Ces impatiences de Vercingétorix rapprochent son tempérament du nôtre, ces rêveries ou ces faiblesses lui donnent peut-être un charme de plus. Il n’a pas l’éternelle froideur de l’ambitieux qui ne cesse de calculer et de décider. Je ne dirai pas qu’il eut ses instants de bonté : nous pouvons juger ses actes comme général, mais nous connaissons si mal son caractère, son humeur et ses pensées, qu’il ne faut rien affirmer sur l’homme. Mais il n’est pas interdit de supposer qu’un mouvement de pitié l’aida à sauver Avaricum, et que le noble désir du dévouement acheva de le résoudre à se rendre à César.

On lui a reproché ses exécutions sanglantes de l’entrée en campagne : il est facile de les justifier, elles étaient une nécessité politique, et il a dû croire aussi qu’elles étaient un devoir envers les dieux.
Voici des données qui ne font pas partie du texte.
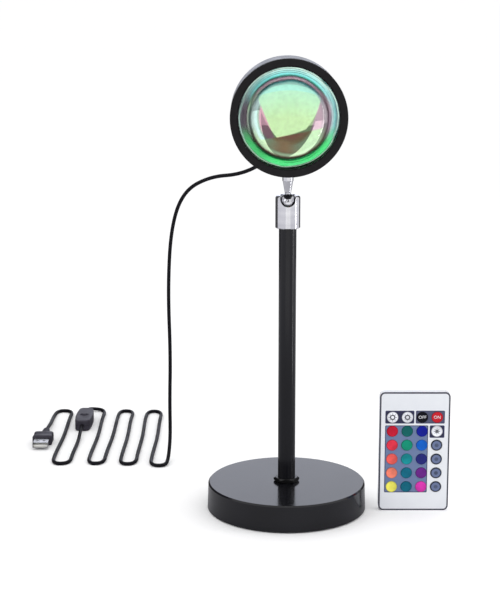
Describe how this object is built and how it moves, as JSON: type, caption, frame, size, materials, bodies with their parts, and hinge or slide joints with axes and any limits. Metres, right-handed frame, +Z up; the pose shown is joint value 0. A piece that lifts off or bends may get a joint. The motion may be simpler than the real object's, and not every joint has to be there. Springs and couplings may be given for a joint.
{
  "type": "sunset projection lamp",
  "caption": "Table lamp on a round weighted base: drum head with a domed lens on a chrome ball swivel, with its USB cord, inline switch and remote handset.",
  "frame": {"origin": "middle of the base pad's underside, on the surface that the lamp stands on", "axes": "+Z up along the pole, the lens looks along -Y, +X to the right seen from the front"},
  "size_m": [0.3106, 0.2995, 0.3122],
  "materials": {
    "black_paint": "semi-gloss black paint",
    "cast_weight": "as cast",
    "foam_pad": "foam rubber",
    "zinc_hardware": "zinc plated",
    "black_hardware": "black oxide",
    "chrome": "polished chrome",
    "spring_steel": "oiled spring steel",
    "nylon": "moulded nylon",
    "black_aluminium": "matt black coated",
    "lens_glass": "polished glass",
    "filter_glass": "thin-film coated glass",
    "black_plastic": "moulded black",
    "board_aluminium": "white solder mask",
    "board_green": "glass-epoxy board",
    "black_rubber": "moulded rubber",
    "cord_jacket": "soft matt jacket",
    "switch_plastic": "fine moulded texture",
    "plug_steel": "nickel plated steel",
    "white_plastic": "moulded white",
    "handset_white": "satin pale lavender white",
    "key_plastic": "moulded, coloured by key"
  },
  "bodies": {
    "base": {"base_shell": "black_paint", "base_weight": "cast_weight", "foot_pad": "foam_pad", "base_clamp_nut": "zinc_hardware", "pole_foot_nut": "black_hardware", "pole": "black_paint", "swivel_plug": "zinc_hardware"},
    "swivel": {"swivel_sleeve": "chrome", "swivel_spring": "spring_steel", "ball_seat": "nylon", "cord_lead": "cord_jacket", "switch_cover": "switch_plastic", "switch_base": "switch_plastic", "switch_core": "nylon", "cord_tail": "cord_jacket", "plug_body": "cord_jacket", "plug_shell": "plug_steel", "plug_tongue": "white_plastic"},
    "head": {"ball_stem": "chrome", "head_shell": "black_aluminium", "front_bezel": "black_aluminium", "lens": "lens_glass", "dichroic_filter": "filter_glass", "light_baffle": "black_plastic", "led_board": "board_aluminium", "board_screws": "zinc_hardware", "control_board": "board_green", "rear_cover": "black_aluminium", "rear_screws": "black_hardware", "cable_gland": "black_rubber"},
    "switch_button": {"switch_button": "switch_plastic"},
    "handset": {"handset_case": "handset_white", "handset_overlay": "handset_white", "handset_board": "board_green"},
    "battery_tray": {"battery_tray": "handset_white", "coin_battery": "plug_steel"},
    "handset_key_11": {"handset_key_11": "key_plastic"},
    "handset_key_12": {"handset_key_12": "key_plastic"},
    "handset_key_13": {"handset_key_13": "key_plastic"},
    "handset_key_14": {"handset_key_14": "key_plastic"},
    "handset_key_21": {"handset_key_21": "key_plastic"},
    "handset_key_22": {"handset_key_22": "key_plastic"},
    "handset_key_23": {"handset_key_23": "key_plastic"},
    "handset_key_24": {"handset_key_24": "key_plastic"},
    "handset_key_31": {"handset_key_31": "key_plastic"},
    "handset_key_32": {"handset_key_32": "key_plastic"},
    "handset_key_33": {"handset_key_33": "key_plastic"},
    "handset_key_34": {"handset_key_34": "key_plastic"},
    "handset_key_41": {"handset_key_41": "key_plastic"},
    "handset_key_42": {"handset_key_42": "key_plastic"},
    "handset_key_43": {"handset_key_43": "key_plastic"},
    "handset_key_44": {"handset_key_44": "key_plastic"},
    "handset_key_51": {"handset_key_51": "key_plastic"},
    "handset_key_52": {"handset_key_52": "key_plastic"},
    "handset_key_53": {"handset_key_53": "key_plastic"},
    "handset_key_54": {"handset_key_54": "key_plastic"},
    "handset_key_61": {"handset_key_61": "key_plastic"},
    "handset_key_62": {"handset_key_62": "key_plastic"},
    "handset_key_63": {"handset_key_63": "key_plastic"},
    "handset_key_64": {"handset_key_64": "key_plastic"}
  },
  "joints": [
    {"name": "head_pan", "type": "hinge", "parent": "base", "child": "swivel", "pos_m": [0, 0, 0.1977], "axis": [0, 0, 1], "range_deg": [-130, 130]},
    {"name": "head_tilt", "type": "hinge", "parent": "swivel", "child": "head", "pos_m": [0, 0, 0.2155], "axis": [1, 0, 0], "range_deg": [-25, 85], "deforming": ["cord_lead"]},
    {"name": "button_press", "type": "slide", "parent": "swivel", "child": "switch_button", "axis": [0, 0, -1], "range_m": [0, 0.0012], "stiffness_N_per_m": 250},
    {"name": "handset_lift", "type": "slide", "parent": "base", "child": "handset", "axis": [0, 0, 1], "range_m": [0, 0.12]},
    {"name": "battery_slide", "type": "slide", "parent": "handset", "child": "battery_tray", "axis": [0, 0, -1], "range_m": [0, 0.025]},
    {"name": "key_11_press", "type": "slide", "parent": "handset", "child": "handset_key_11", "axis": [0, 1, 0], "range_m": [0, 0.0005], "stiffness_N_per_m": 400},
    {"name": "key_12_press", "type": "slide", "parent": "handset", "child": "handset_key_12", "axis": [0, 1, 0], "range_m": [0, 0.0005], "stiffness_N_per_m": 400},
    {"name": "key_13_press", "type": "slide", "parent": "handset", "child": "handset_key_13", "axis": [0, 1, 0], "range_m": [0, 0.0005], "stiffness_N_per_m": 400},
    {"name": "key_14_press", "type": "slide", "parent": "handset", "child": "handset_key_14", "axis": [0, 1, 0], "range_m": [0, 0.0005], "stiffness_N_per_m": 400},
    {"name": "key_21_press", "type": "slide", "parent": "handset", "child": "handset_key_21", "axis": [0, 1, 0], "range_m": [0, 0.0005], "stiffness_N_per_m": 400},
    {"name": "key_22_press", "type": "slide", "parent": "handset", "child": "handset_key_22", "axis": [0, 1, 0], "range_m": [0, 0.0005], "stiffness_N_per_m": 400},
    {"name": "key_23_press", "type": "slide", "parent": "handset", "child": "handset_key_23", "axis": [0, 1, 0], "range_m": [0, 0.0005], "stiffness_N_per_m": 400},
    {"name": "key_24_press", "type": "slide", "parent": "handset", "child": "handset_key_24", "axis": [0, 1, 0], "range_m": [0, 0.0005], "stiffness_N_per_m": 400},
    {"name": "key_31_press", "type": "slide", "parent": "handset", "child": "handset_key_31", "axis": [0, 1, 0], "range_m": [0, 0.0005], "stiffness_N_per_m": 400},
    {"name": "key_32_press", "type": "slide", "parent": "handset", "child": "handset_key_32", "axis": [0, 1, 0], "range_m": [0, 0.0005], "stiffness_N_per_m": 400},
    {"name": "key_33_press", "type": "slide", "parent": "handset", "child": "handset_key_33", "axis": [0, 1, 0], "range_m": [0, 0.0005], "stiffness_N_per_m": 400},
    {"name": "key_34_press", "type": "slide", "parent": "handset", "child": "handset_key_34", "axis": [0, 1, 0], "range_m": [0, 0.0005], "stiffness_N_per_m": 400},
    {"name": "key_41_press", "type": "slide", "parent": "handset", "child": "handset_key_41", "axis": [0, 1, 0], "range_m": [0, 0.0005], "stiffness_N_per_m": 400},
    {"name": "key_42_press", "type": "slide", "parent": "handset", "child": "handset_key_42", "axis": [0, 1, 0], "range_m": [0, 0.0005], "stiffness_N_per_m": 400},
    {"name": "key_43_press", "type": "slide", "parent": "handset", "child": "handset_key_43", "axis": [0, 1, 0], "range_m": [0, 0.0005], "stiffness_N_per_m": 400},
    {"name": "key_44_press", "type": "slide", "parent": "handset", "child": "handset_key_44", "axis": [0, 1, 0], "range_m": [0, 0.0005], "stiffness_N_per_m": 400},
    {"name": "key_51_press", "type": "slide", "parent": "handset", "child": "handset_key_51", "axis": [0, 1, 0], "range_m": [0, 0.0005], "stiffness_N_per_m": 400},
    {"name": "key_52_press", "type": "slide", "parent": "handset", "child": "handset_key_52", "axis": [0, 1, 0], "range_m": [0, 0.0005], "stiffness_N_per_m": 400},
    {"name": "key_53_press", "type": "slide", "parent": "handset", "child": "handset_key_53", "axis": [0, 1, 0], "range_m": [0, 0.0005], "stiffness_N_per_m": 400},
    {"name": "key_54_press", "type": "slide", "parent": "handset", "child": "handset_key_54", "axis": [0, 1, 0], "range_m": [0, 0.0005], "stiffness_N_per_m": 400},
    {"name": "key_61_press", "type": "slide", "parent": "handset", "child": "handset_key_61", "axis": [0, 1, 0], "range_m": [0, 0.0005], "stiffness_N_per_m": 400},
    {"name": "key_62_press", "type": "slide", "parent": "handset", "child": "handset_key_62", "axis": [0, 1, 0], "range_m": [0, 0.0005], "stiffness_N_per_m": 400},
    {"name": "key_63_press", "type": "slide", "parent": "handset", "child": "handset_key_63", "axis": [0, 1, 0], "range_m": [0, 0.0005], "stiffness_N_per_m": 400},
    {"name": "key_64_press", "type": "slide", "parent": "handset", "child": "handset_key_64", "axis": [0, 1, 0], "range_m": [0, 0.0005], "stiffness_N_per_m": 400}
  ]
}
Car, à côté de Vercingétorix homme de guerre, le seul que nous fasse bien connaître Jules César, il faut aussi se figurer (et je sens parfaitement que je fais une hypothèse, mais que j’ai le droit de la faire), il faut se figurer un Vercingétorix pieux et dévot, adorant et craignant les dieux de sa cité et les dieux de la Gaule, l’équivalent celtique de Camille, de Nicias et de Josué. C’est afin d’obéir à ces dieux qu’après leur avoir donné, comme gages de victoire, des holocaustes humains, il s’est immolé à la fin, comme rançon de la défaite. Il s’est levé et courbé sous leur ordre, tel qu’un pontife armé de la patrie gauloise.

 

X

En définitive, c’est bien par ce mot de patrie gauloise qu’il faut résumer sa rapide existence, son caractère, ses espérances et son œuvre.
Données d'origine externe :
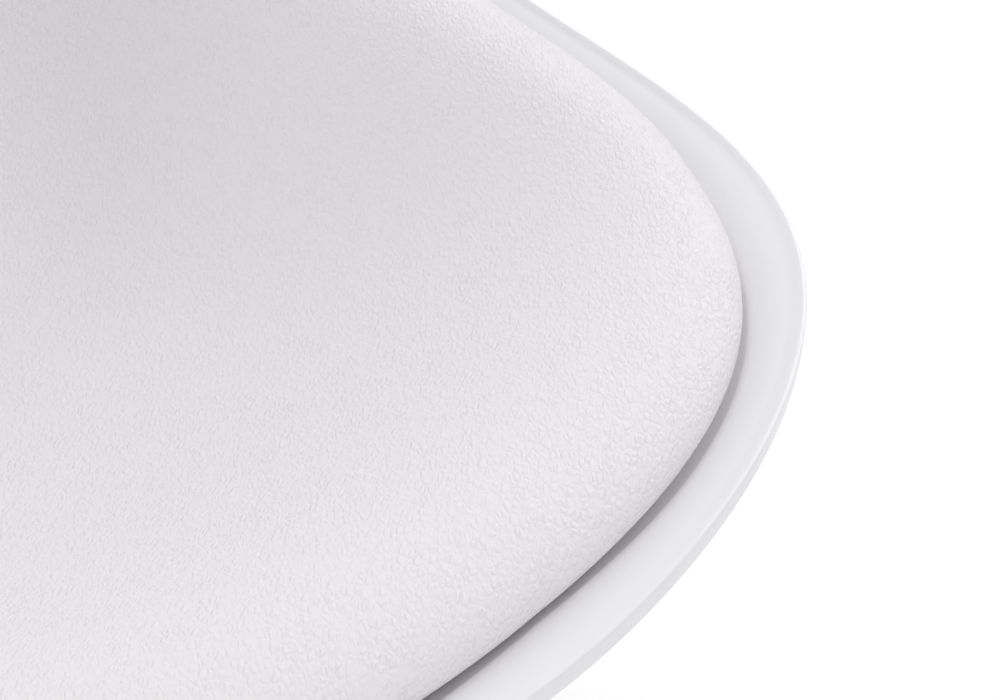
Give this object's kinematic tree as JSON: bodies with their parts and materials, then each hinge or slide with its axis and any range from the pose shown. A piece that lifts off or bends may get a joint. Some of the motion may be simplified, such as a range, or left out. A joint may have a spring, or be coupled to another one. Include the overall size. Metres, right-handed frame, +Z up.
{
  "type": "pedicure stool",
  "caption": "Low rolling stool with a white padded bucket seat and low back on a height-adjustable gas lift, with a chromed star base and twin-wheel castors.",
  "frame": {"origin": "on the floor under the column's axis, which is the middle of the footprint", "axes": "+Z up along the column, the sitter faces -Y, the low back is at +Y, the height lever is at -X (the sitter's right)"},
  "size_m": [0.452, 0.4475, 0.4802],
  "materials": {
    "shell": "white satin moulded polypropylene",
    "pad_leather": "white pebble-grained PU leather, semi-matt",
    "foam": "open-cell polyurethane foam",
    "chrome": "polished chrome plating",
    "zinc_steel": "bright zinc-plated steel",
    "black_steel": "black powder coat, fine texture",
    "black_nylon": "black moulded nylon",
    "brass": "machined brass",
    "rubber": "moulded rubber",
    "acetal": "natural white acetal"
  },
  "bodies": {
    "base": {"base_hub": "chrome", "lift_tube": "chrome", "guide_bush": "acetal", "thrust_bearing": "zinc_steel", "lift_bumper": "rubber", "base_leg_1": "chrome", "base_leg_2": "chrome", "base_leg_3": "chrome", "base_leg_4": "chrome", "base_leg_5": "chrome", "castor_stem_1": "zinc_steel", "castor_stem_2": "zinc_steel", "castor_stem_3": "zinc_steel", "castor_stem_4": "zinc_steel", "castor_stem_5": "zinc_steel"},
    "piston": {"piston_rod": "zinc_steel", "piston_head": "brass", "retaining_clip": "zinc_steel"},
    "seat": {"seat_shell": "shell", "pad_cover": "pad_leather", "pad_foam": "foam", "seat_insert_1": "brass", "seat_insert_2": "brass", "seat_insert_3": "brass", "seat_insert_4": "brass", "seat_bolt_1": "zinc_steel", "seat_bolt_2": "zinc_steel", "seat_bolt_3": "zinc_steel", "seat_bolt_4": "zinc_steel", "mechanism_plate": "black_steel", "lever_channel": "black_steel", "taper_socket": "black_steel", "lever_pin": "zinc_steel", "lift_cylinder": "chrome"},
    "lever": {"lever_rod": "chrome", "lever_handle": "black_nylon"},
    "button": {"release_button": "zinc_steel"},
    "castor_1": {"castor_housing_1": "black_nylon"},
    "wheels_1": {"castor_axle_1": "zinc_steel", "castor_wheel_left_1": "black_nylon", "castor_wheel_right_1": "black_nylon"},
    "castor_2": {"castor_housing_2": "black_nylon"},
    "wheels_2": {"castor_axle_2": "zinc_steel", "castor_wheel_left_2": "black_nylon", "castor_wheel_right_2": "black_nylon"},
    "castor_3": {"castor_housing_3": "black_nylon"},
    "wheels_3": {"castor_axle_3": "zinc_steel", "castor_wheel_left_3": "black_nylon", "castor_wheel_right_3": "black_nylon"},
    "castor_4": {"castor_housing_4": "black_nylon"},
    "wheels_4": {"castor_axle_4": "zinc_steel", "castor_wheel_left_4": "black_nylon", "castor_wheel_right_4": "black_nylon"},
    "castor_5": {"castor_housing_5": "black_nylon"},
    "wheels_5": {"castor_axle_5": "zinc_steel", "castor_wheel_left_5": "black_nylon", "castor_wheel_right_5": "black_nylon"}
  },
  "joints": [
    {"name": "seat_swivel", "type": "hinge", "parent": "base", "child": "piston", "pos_m": [0, 0, 0.0633], "axis": [0, 0, 1], "continuous": true},
    {"name": "seat_height", "type": "slide", "parent": "piston", "child": "seat", "axis": [0, 0, 1], "range_m": [0, 0.1]},
    {"name": "lever_lift", "type": "hinge", "parent": "seat", "child": "lever", "pos_m": [-0.03, 0, 0.305], "axis": [0, 1, 0], "range_deg": [0, 5.5], "stiffness_Nm_per_rad": 6, "springref_deg": -1.72},
    {"name": "button_press", "type": "slide", "parent": "seat", "child": "button", "axis": [0, 0, -1], "range_m": [0, 0.0035]},
    {"name": "castor_swivel_1", "type": "hinge", "parent": "base", "child": "castor_1", "pos_m": [0, 0.215, 0.06], "axis": [0, 0, 1], "continuous": true},
    {"name": "wheel_spin_1", "type": "hinge", "parent": "castor_1", "child": "wheels_1", "pos_m": [0, 0.197, 0.025], "axis": [1, 0, 0], "continuous": true},
    {"name": "castor_swivel_2", "type": "hinge", "parent": "base", "child": "castor_2", "pos_m": [-0.20448, 0.06644, 0.06], "axis": [0, 0, 1], "continuous": true},
    {"name": "wheel_spin_2", "type": "hinge", "parent": "castor_2", "child": "wheels_2", "pos_m": [-0.20448, 0.04844, 0.025], "axis": [1, 0, 0], "continuous": true},
    {"name": "castor_swivel_3", "type": "hinge", "parent": "base", "child": "castor_3", "pos_m": [-0.12637, -0.17394, 0.06], "axis": [0, 0, 1], "continuous": true},
    {"name": "wheel_spin_3", "type": "hinge", "parent": "castor_3", "child": "wheels_3", "pos_m": [-0.12637, -0.19194, 0.025], "axis": [1, 0, 0], "continuous": true},
    {"name": "castor_swivel_4", "type": "hinge", "parent": "base", "child": "castor_4", "pos_m": [0.12637, -0.17394, 0.06], "axis": [0, 0, 1], "continuous": true},
    {"name": "wheel_spin_4", "type": "hinge", "parent": "castor_4", "child": "wheels_4", "pos_m": [0.12637, -0.19194, 0.025], "axis": [1, 0, 0], "continuous": true},
    {"name": "castor_swivel_5", "type": "hinge", "parent": "base", "child": "castor_5", "pos_m": [0.20448, 0.06644, 0.06], "axis": [0, 0, 1], "continuous": true},
    {"name": "wheel_spin_5", "type": "hinge", "parent": "castor_5", "child": "wheels_5", "pos_m": [0.20448, 0.04844, 0.025], "axis": [1, 0, 0], "continuous": true}
  ],
  "couplings": [
    {"joint": "button_press", "follows": "lever_lift", "m_per_rad": 0.0344}
  ]
}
S’il a combattu et s’il est mort, c’est uniquement par amour pour cette patrie. Jules César, qui l’a connu comme ami, comme adversaire, comme prisonnier, l’a dit et le lui a fait dire, et ne nous laisse jamais supposer, dans les actes de Vercingétorix, un autre mobile que le patriotisme. La dernière parole que l’auteur des Commentaires place dans la bouche de son ennemi est celle-ci : qu’il ne s’arma jamais pour son intérêt personnel, mais pour la défense de la liberté de tous ; et c’est sans doute parce que César redouta la puissance de ce sentiment exclusif que, Vercingétorix une fois pris, il ne le lâcha que pour le faire tuer.

La patrie gauloise, telle que l’Arverne se la représentait, c’était, je crois, la mise en pratique de cette communauté de sang, de cette identité d’origine que les druides enseignaient : avoir les mêmes chefs, les mêmes intérêts, les mêmes ennemis, une liberté commune. Que cette union aboutît, dans sa pensée, à un royaume ou à un empire limité, compact, allant du Rhin aux Pyrénées, pourvu d’institutions fédérales, ou qu’elle dut demeurer une fraternité de guerre pour courir et ravager le monde, nous ne le savons pas, et il est possible que Vercingétorix ait rêvé et dit tour à tour l’un et l’autre. Mais, et ceci est certain, il eut la vision d’une patrie celtique supérieure aux clans, aux tribus, aux cités et aux ligues, les unissant toutes et commandant à toutes. Il pensa de la Gaule attaquée par César ce que les Athéniens disaient de la Grèce après Salamine : Le corps de notre nation étant d’un même sang, parlant la même langue, ayant les mêmes dieux, ne serait-ce pas une chose honteuse que de le trahir ?

Et Vercingétorix identifia si bien sa vie avec celle de la patrie gauloise, que, le jour où les dieux eurent condamné son rêve, il ne songea plus qu’à disparaître.